### What to do
Copy all the material below, exactly as it stands.

### Data for processing
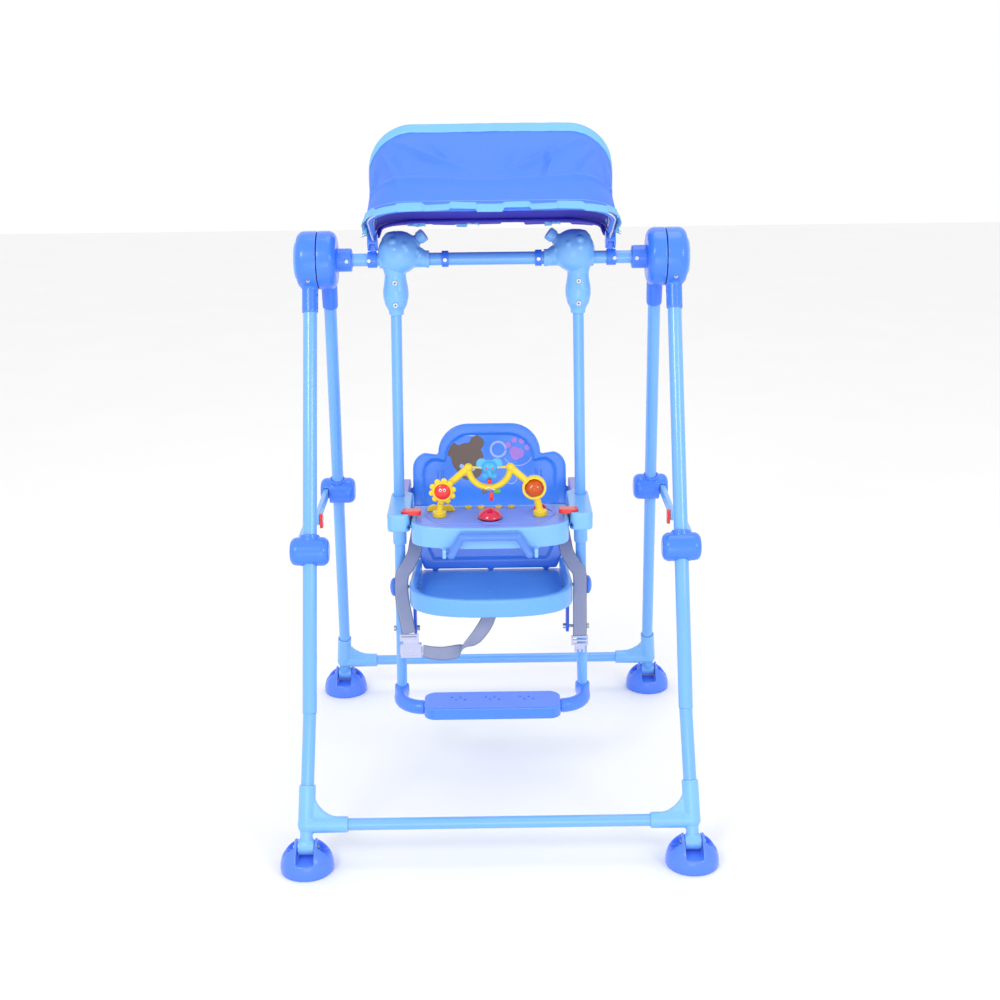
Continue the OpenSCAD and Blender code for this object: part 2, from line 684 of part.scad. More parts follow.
module seat_pan() {
    color(seat_blue) on_swing() difference() {
        translate([0, 0, seat_bottom_z]) linear_extrude(height = seat_h) seat_outline(0);
        translate([0, 0, seat_bottom_z + seat_floor]) linear_extrude(height = seat_h) seat_outline(13);
        translate([0, 0, seat_bottom_z - 1]) difference() {
            linear_extrude(height = seat_h - 4) seat_outline(3.5);
            translate([0, 0, -1]) linear_extrude(height = seat_h + 2) seat_outline(10);
        }
        block(-seat_half_w + 7, seat_half_w - 7, seat_back_y - 8, 130, seat_bottom_z + seat_floor, seat_z + 1);
        for (m = [-1, 1]) x_rod(m * 150 - 25, m * 150 + 25, 0, knob_z, bolt_d + 2 * fit);
        block(-14.5, 14.5, -102, -98, seat_bottom_z - 1, seat_bottom_z + 6);
    }
}
module seat_brackets() {
    color("#1f56d8") on_swing() both_sides() difference() {
        union() {
            block(plate_x - 4, plate_x + 2, -13, 13, brace_bolt_z, seat_bottom_z - fit);
            x_rod(plate_x - 4, plate_x + 2, 0, brace_bolt_z, 22);
        }
        x_rod(100, 200, 0, brace_bolt_z, bolt_d + 2 * fit);
    }
}
module swing_fasteners() {
    outer = pole_x(knob_z) + pole_d / 2;
    color(steel) on_swing() both_sides() {
        x_rod(seat_half_w - 18, outer + 4, 0, knob_z, bolt_d);
        translate([outer + 0.4, 0, knob_z]) rotate([0, 90, 0]) intersection() {
            translate([0, 0, -5]) sphere(d = 26);
            cylinder(r = 13, h = 13);
        }
        x_rod(plate_x - 8, pole_x(brace_bolt_z) + pole_d / 2 + 3, 0, brace_bolt_z, bolt_d);
        x_rod(plate_x - 9, plate_x - 4.2, 0, brace_bolt_z, 10);
        x_rod(pole_x(brace_bolt_z) + pole_d / 2 + 0.4, pole_x(brace_bolt_z) + pole_d / 2 + 4, 0, brace_bolt_z, 10);
        for (z = [-38, -76]) translate([hanger_axis_x, 0, bar_z + z]) rotate([90, 0, 0]) {
            cylinder(d = 4, h = 19);
            translate([0, 0, 18.2]) cylinder(d = 8, h = 2.6);
        }
    }
}
module footrest_board() {
    z0 = footrest_z - 22;
    color(foot_blue) on_swing() difference() {
        translate([0, 0, z0]) linear_extrude(height = 22) rounded_plate(-124, 124, -110, -34, 22);
        translate([0, 0, z0 - 1]) linear_extrude(height = 19) rounded_plate(-121, 121, -107, -37, 19);
        for (x = [-96:6:96]) block(x - 1, x + 1, -98, -46, footrest_z - 1.2, footrest_z + 3);
        for (i = [0:3], m = [-1, 0, 1]) translate([m * 62 - 12 + 8 * i, -60 - 10 * (i % 2), z0]) cylinder(d = 4, h = 40);
    }
}
module footrest_arms() {
    z = footrest_z - 13;
    x = pole_foot_x;
    r = 45.5;
    y = -72 + r;
    color(foot_blue) on_swing() both_sides() difference() {
        union() {
            translate([x, 0, z - 2]) cylinder(d = 27, h = 16);
            translate([x, 0, z - 2]) sphere(d = 27);
            rod([x, 0, z], [x, y, z], 26);
            translate([x - r, y, z]) rotate([0, 0, -90]) rotate_extrude(angle = 90) translate([r, 0]) circle(d = 26);
            block(x - r - 3, x - r + 3, y - r - 9, y - r + 9, z - 8, z + 8);
        }
        pole_bore(z - 2 + 60, pole_end_z - fit);
        block(60, 124 + fit, -120, -20, footrest_z - 40, footrest_z + 20);
    }
}

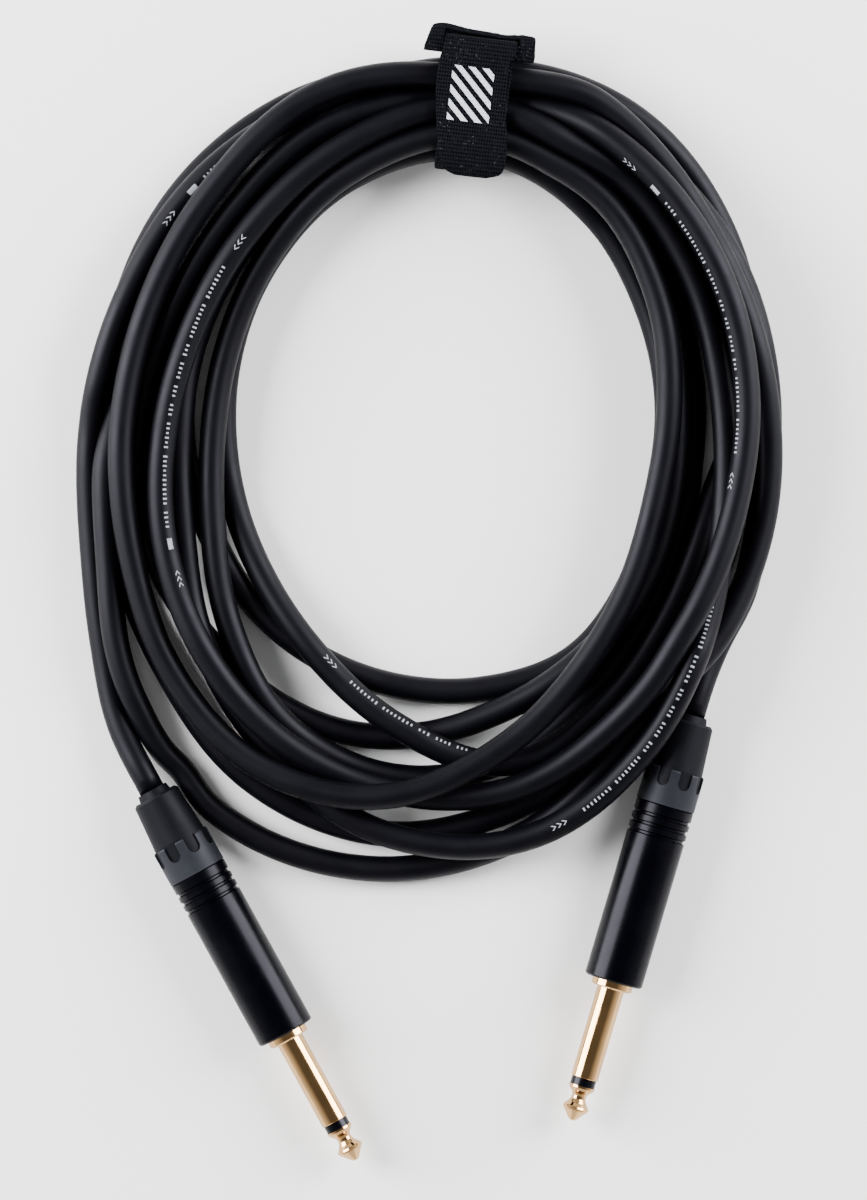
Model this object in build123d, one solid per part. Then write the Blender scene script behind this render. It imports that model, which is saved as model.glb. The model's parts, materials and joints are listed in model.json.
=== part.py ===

### Answer for this exercise
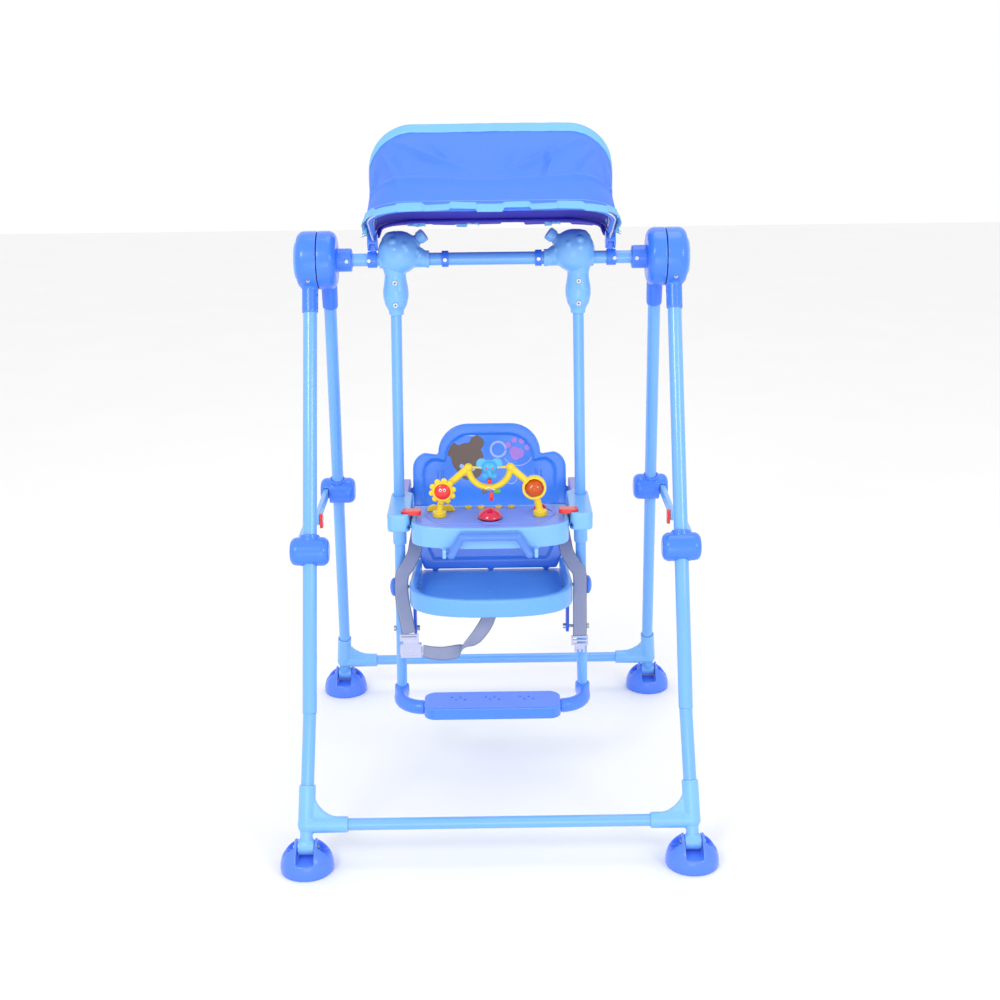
Continue the OpenSCAD and Blender code for this object: part 2, from line 684 of part.scad. More parts follow.
module seat_pan() {
    color(seat_blue) on_swing() difference() {
        translate([0, 0, seat_bottom_z]) linear_extrude(height = seat_h) seat_outline(0);
        translate([0, 0, seat_bottom_z + seat_floor]) linear_extrude(height = seat_h) seat_outline(13);
        translate([0, 0, seat_bottom_z - 1]) difference() {
            linear_extrude(height = seat_h - 4) seat_outline(3.5);
            translate([0, 0, -1]) linear_extrude(height = seat_h + 2) seat_outline(10);
        }
        block(-seat_half_w + 7, seat_half_w - 7, seat_back_y - 8, 130, seat_bottom_z + seat_floor, seat_z + 1);
        for (m = [-1, 1]) x_rod(m * 150 - 25, m * 150 + 25, 0, knob_z, bolt_d + 2 * fit);
        block(-14.5, 14.5, -102, -98, seat_bottom_z - 1, seat_bottom_z + 6);
    }
}
module seat_brackets() {
    color("#1f56d8") on_swing() both_sides() difference() {
        union() {
            block(plate_x - 4, plate_x + 2, -13, 13, brace_bolt_z, seat_bottom_z - fit);
            x_rod(plate_x - 4, plate_x + 2, 0, brace_bolt_z, 22);
        }
        x_rod(100, 200, 0, brace_bolt_z, bolt_d + 2 * fit);
    }
}
module swing_fasteners() {
    outer = pole_x(knob_z) + pole_d / 2;
    color(steel) on_swing() both_sides() {
        x_rod(seat_half_w - 18, outer + 4, 0, knob_z, bolt_d);
        translate([outer + 0.4, 0, knob_z]) rotate([0, 90, 0]) intersection() {
            translate([0, 0, -5]) sphere(d = 26);
            cylinder(r = 13, h = 13);
        }
        x_rod(plate_x - 8, pole_x(brace_bolt_z) + pole_d / 2 + 3, 0, brace_bolt_z, bolt_d);
        x_rod(plate_x - 9, plate_x - 4.2, 0, brace_bolt_z, 10);
        x_rod(pole_x(brace_bolt_z) + pole_d / 2 + 0.4, pole_x(brace_bolt_z) + pole_d / 2 + 4, 0, brace_bolt_z, 10);
        for (z = [-38, -76]) translate([hanger_axis_x, 0, bar_z + z]) rotate([90, 0, 0]) {
            cylinder(d = 4, h = 19);
            translate([0, 0, 18.2]) cylinder(d = 8, h = 2.6);
        }
    }
}
module footrest_board() {
    z0 = footrest_z - 22;
    color(foot_blue) on_swing() difference() {
        translate([0, 0, z0]) linear_extrude(height = 22) rounded_plate(-124, 124, -110, -34, 22);
        translate([0, 0, z0 - 1]) linear_extrude(height = 19) rounded_plate(-121, 121, -107, -37, 19);
        for (x = [-96:6:96]) block(x - 1, x + 1, -98, -46, footrest_z - 1.2, footrest_z + 3);
        for (i = [0:3], m = [-1, 0, 1]) translate([m * 62 - 12 + 8 * i, -60 - 10 * (i % 2), z0]) cylinder(d = 4, h = 40);
    }
}
module footrest_arms() {
    z = footrest_z - 13;
    x = pole_foot_x;
    r = 45.5;
    y = -72 + r;
    color(foot_blue) on_swing() both_sides() difference() {
        union() {
            translate([x, 0, z - 2]) cylinder(d = 27, h = 16);
            translate([x, 0, z - 2]) sphere(d = 27);
            rod([x, 0, z], [x, y, z], 26);
            translate([x - r, y, z]) rotate([0, 0, -90]) rotate_extrude(angle = 90) translate([r, 0]) circle(d = 26);
            block(x - r - 3, x - r + 3, y - r - 9, y - r + 9, z - 8, z + 8);
        }
        pole_bore(z - 2 + 60, pole_end_z - fit);
        block(60, 124 + fit, -120, -20, footrest_z - 40, footrest_z + 20);
    }
}

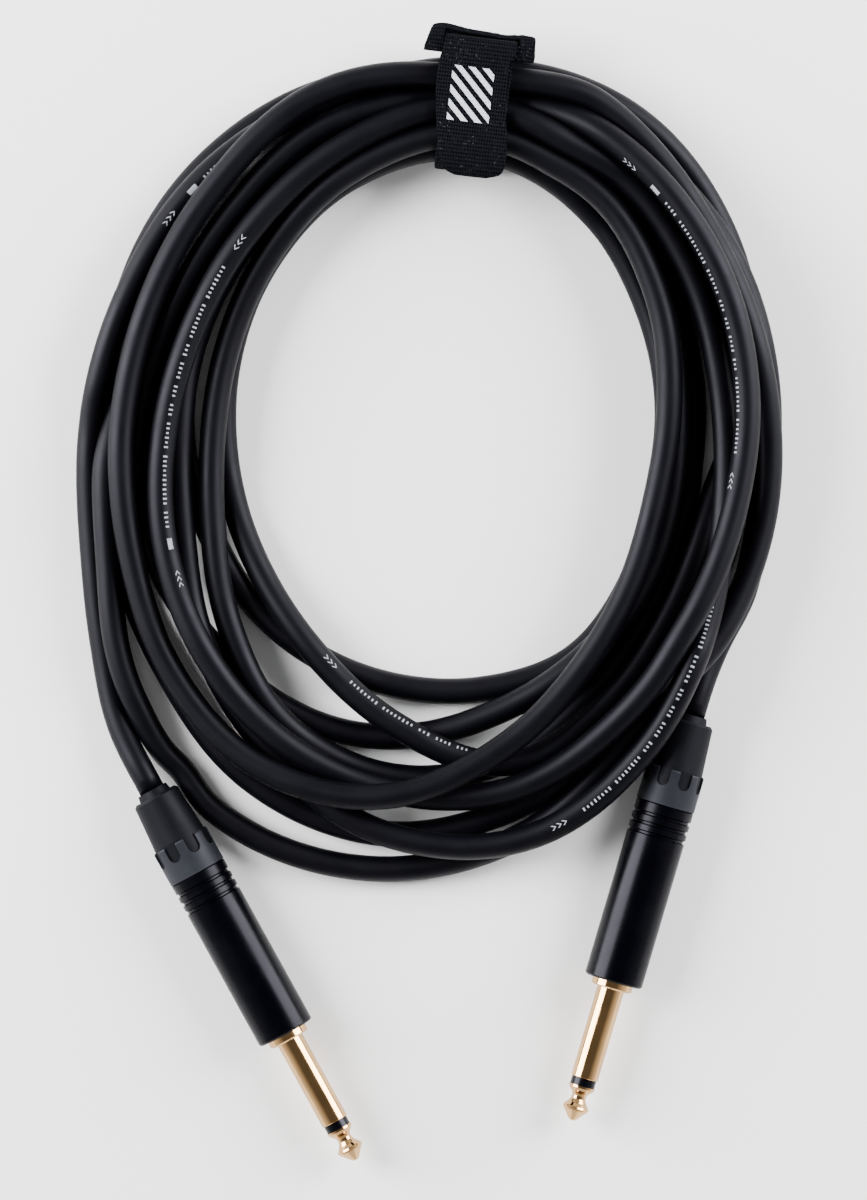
Model this object in build123d, one solid per part. Then write the Blender scene script behind this render. It imports that model, which is saved as model.glb. The model's parts, materials and joints are listed in model.json.
=== part.py ===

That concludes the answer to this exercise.